Please.. any advice is welcome.. any dos or donts when starting a new aviary off ?


----------



## GeoffR (Jul 18, 2017)

Rich matthews said:


> Please.. any advice is welcome.. any dos or donts when starting a new aviary off ?


Ensure that the aviary is suitable for the intended species you intend to keep in it. As different species have different requirements. What are you hoping to keep ?
You can never learn too much about the species you intend to keep. Good luck.


----------



## Rich matthews (May 4, 2017)

finches


----------



## GeoffR (Jul 18, 2017)

I would definitely recommend that you cover the top of the aviary, as predators and wet weather could cause problems. I have never kept finches but they surely are beautiful birds. Good luck.


----------



## Rich matthews (May 4, 2017)

my finches have breed and 1 has hatched already ( they must like the aviary !) but do I get involved or just let nature take its course ?


----------



## GeoffR (Jul 18, 2017)

Rich matthews said:


> my finches have breed and 1 has hatched already ( they must like the aviary !) but do I get involved or just let nature take its course ?

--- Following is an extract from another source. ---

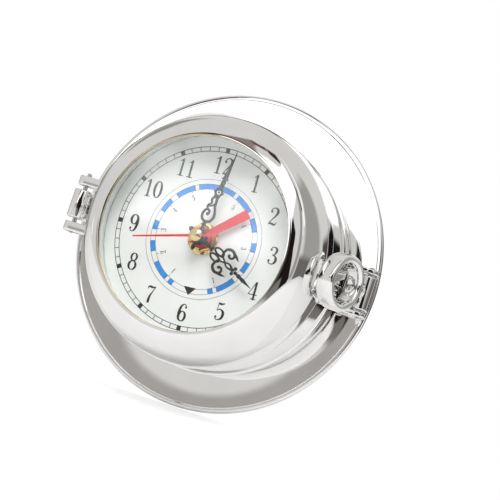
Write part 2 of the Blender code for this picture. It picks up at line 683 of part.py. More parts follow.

In my opinion, no one can raise a chick like the parents. But as I say that is purely my own opinion. Where the species depends upon parent rearing, then feel they are far superior. And teach the young some lessons.


----------



## Rich matthews (May 4, 2017)

my birds are doing well.. but is there something different I can give them as a treat.. ie...some kind of nectar liquid.?


----------



## Ember (Jan 17, 2018)

What birds do you have? I don't know about a nectar liquid but egg bars or boiled egg is very enriching for birds to break and eat. Also I read somewhere you can make bird safe jelly which could be nice!


----------



## CharlesMeadows (May 20, 2019)

When it comes to building an aviary, always follow best practices, no matter which species you'll be keeping. Here is my best advice:

Plan, plan plan! 
Clear the area where you plan to construct the aviary and mark off the perimeter.
Opt for a a cement floor. It's the most durable and easiest to clean and therefore the healthiest for the birds.
Make sure you add adequate drainage to the aviary floor.
You can dig a ditch of about 18cm and fill it with concrete. Then, add concrete blocks or bricks in this ditch. These will support the aviary, raising it off the ground and preventing the wood from rotting.
It goes without saying that you should use bird-safe wood, like pine or maple.
If you can, use stainless steel aviary mesh. It will cost more, but it's worth it because it is the safest for the birds.
If you are worried about birds chewing on the aviary wood, you can apply a little bitter apple spray.
Use corrugated plastic or metal for the roof. 
Construct the roof at a slope or better drainage.
For heating, a chicken coop heater works well, and is not expensive
Best of luck!


----------



## Garviel Loken (Sep 3, 2017)

CharlesMeadows said:


> When it comes to building an aviary, always follow best practices, no matter which species you'll be keeping. Here is my best advice:
> 
> Plan, plan plan!
> Clear the area where you plan to construct the aviary and mark off the perimeter.
> ...


AWESOME!!!!


----------